What we must DO, therefore, is to give ourselves unreservedly to Jesus Christ – to say “yes” to him, whatever this may mean for us, even if it should mean suffering and death – trusting all the time that “the Spirit helps us in our weakness” (Rom. 8.26). This is what it means to “present your bodies as a living sacrifice, holy and acceptable to God” (Rom. 12.1). This also means the conformity of ourselves, our understanding, our moral life, and our potential, to the Catholic Church, which is the Body of Christ. This is how we give ourselves to one another: its how we are reconciled to God and with one another. So St.

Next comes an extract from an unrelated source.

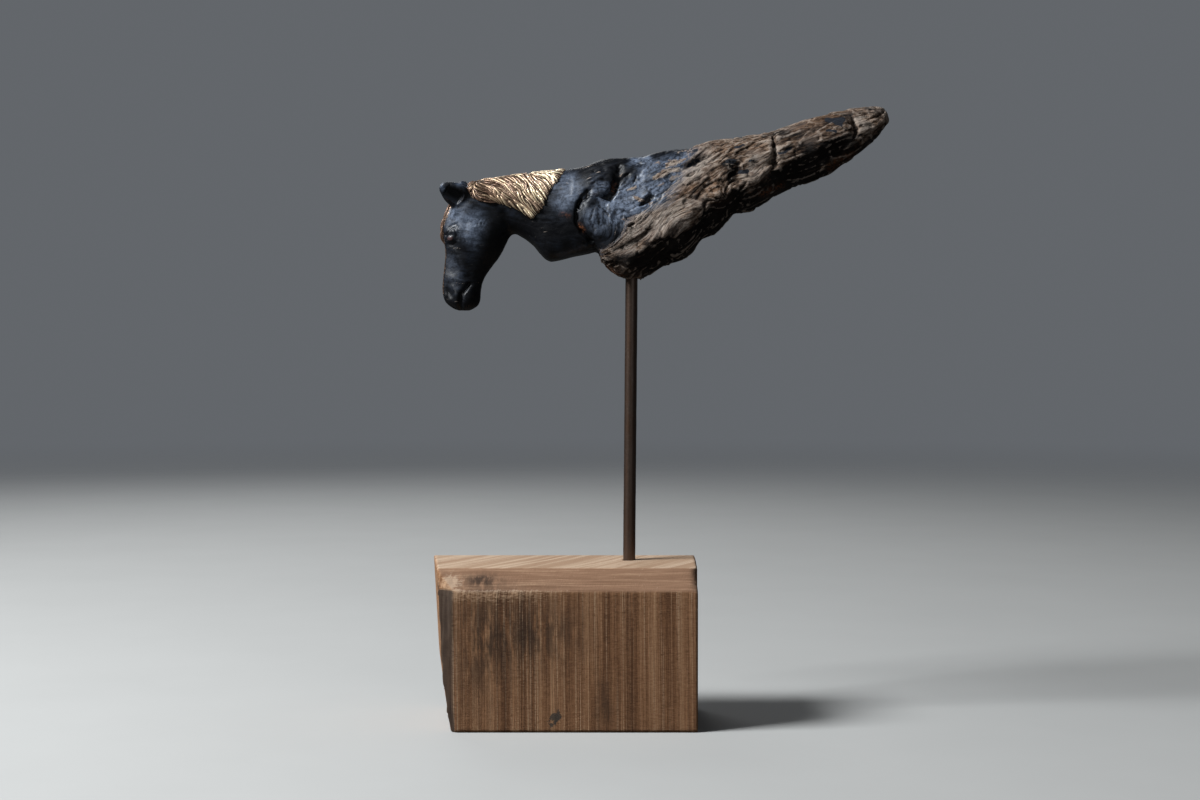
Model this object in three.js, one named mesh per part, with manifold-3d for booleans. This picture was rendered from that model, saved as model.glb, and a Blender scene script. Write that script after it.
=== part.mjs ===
// A horse's head and neck carved from one piece of driftwood, held up by a thin steel rod that stands in a
// block of old timber. Millimetres, +Z up, +X towards the tail of the driftwood, -Y towards the viewer.
// The origin is on the underside of the block, halfway along its front foot and halfway through its depth.

import * as THREE from "three";
import { ConvexGeometry } from "three/addons/geometries/ConvexGeometry.js";
import { mergeVertices } from "three/addons/utils/BufferGeometryUtils.js";
import Module from "manifold-3d";

const wasm = await Module();
wasm.setup();

// Driving dimensions

const block = {
  width: 115.4, // of the front face, at its foot
  depth: 64,
  height: 75.8,
  bevelDrop: 9.8, // the sawn bevel along the front of the top
  bevelSetback: 9,
  leftLean: 6, // how far the left end leans out over the height of the front face
  leftBelly: 1.4, // how far that end bows out of a straight line
  bellyShare: 0.35, // and how far up it does so
  backFlareLeft: 6, // how much further each end reaches at the back
  backFlareRight: 1.2,
  waneWidth: 7.6, // the old rounded arris on the left of the front face, at the bevel
  waneWidthFoot: 2,
  waneDepth: 4.6,
  waneDepthFoot: 1.6,
  cornerClip: 2.4, // the knocked corner at the right end of the bevel
};

const rod = {
  diameter: 6,
  exposed: 136.8, // between the block and the driftwood
  leanDegrees: 0.45, // towards the tail
  footX: 26.2, // where it leaves the top of the block
  footY: 11,
  inBlock: 30,
  inDriftwood: 18,
  sides: 32,
};

const socketClearance = 0.3;

const carving = {
  length: 217, // muzzle to the tip of the driftwood
  headCell: 1.84, // length of the facets on the head
  neckCell: 2.8, // on the neck
  woodCell: 5, // and on the driftwood
  crossCell: 2.2, // their width
};

// The carving is drawn 217 long, from the point where the rod enters it, and then scaled to its length.
const DRAWN_LENGTH = 217;
const drawnBox = { left: -98, right: 131, near: -25, far: 25, foot: -20, top: 90 };

// Small helpers for the carved form

const clamp01 = (t) => Math.min(1, Math.max(0, t));

const mix = (a, b, t) => a + (b - a) * t;

// Rises smoothly from 0 to 1 as x goes from the first value to the second, which may be the lower one.
function smoothstep(from, to, x) {
  const t = clamp01((x - from) / (to - from));
  return t * t * (3 - 2 * t);
}

// A smooth curve through [position, value] pairs, which keeps its end values beyond them.
function profile(points) {
  const last = points.length - 1;
  const slopes = points.map((point, i) => {
    const before = points[Math.max(i - 1, 0)];
    const after = points[Math.min(i + 1, last)];
    return (after[1] - before[1]) / (after[0] - before[0]);
  });
  return (x) => {
    if (x <= points[0][0]) return points[0][1];
    if (x >= points[last][0]) return points[last][1];
    let i = 0;
    while (points[i + 1][0] < x) i += 1;
    const span = points[i + 1][0] - points[i][0];
    const t = (x - points[i][0]) / span;
    const rest = 1 - t;
    return (
      points[i][1] * (1 + 2 * t) * rest * rest +
      points[i + 1][1] * (3 - 2 * t) * t * t +
      span * t * rest * (slopes[i] * rest - slopes[i + 1] * t)
    );
  };
}

// A repeatable number from -1 to 1 for each whole-number place.
function scatter(i, j, k) {
  let h = Math.imul(i, 374761393) ^ Math.imul(j, 668265263) ^ Math.imul(k, 1274126177);
  h = Math.imul(h ^ (h >>> 13), 1103515245);
  return ((h ^ (h >>> 16)) >>> 0) / 2147483648 - 1;
}

// Those numbers, blended smoothly between their places.
function noise(x, y, z) {
  const [i, j, k] = [x, y, z].map(Math.floor);
  const [u, v, w] = [x - i, y - j, z - k].map((t) => smoothstep(0, 1, t));
  const level = (c) => {
    const near = mix(scatter(i, j, c), scatter(i + 1, j, c), u);
    const far = mix(scatter(i, j + 1, c), scatter(i + 1, j + 1, c), u);
    return mix(near, far, v);
  };
  return mix(level(k), level(k + 1), w);
}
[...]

Paul says in today’s reading from Romans: “we, though many, are one Body in Christ, and individually members one of another.”

 

In the Communion of the Church, then, we will find the Cross, and we will find the joy of the Lord and the peace that passes understanding – through our marinating in the Word of God, and our inhabitation of the narrative of salvation in the sacramental life of the Church. Jeremiah speaks of this when he says: “Thy words were found, and I ate them, and thy words became to me a joy and the delight of my heart; for I am called by thy name” (Jer. 15.16). It begins with prayer, and with a willingness to obey Jesus Christ, whatever the cost.

 

In the name of the Father, and of the Son, and of the Holy Spirit. Amen.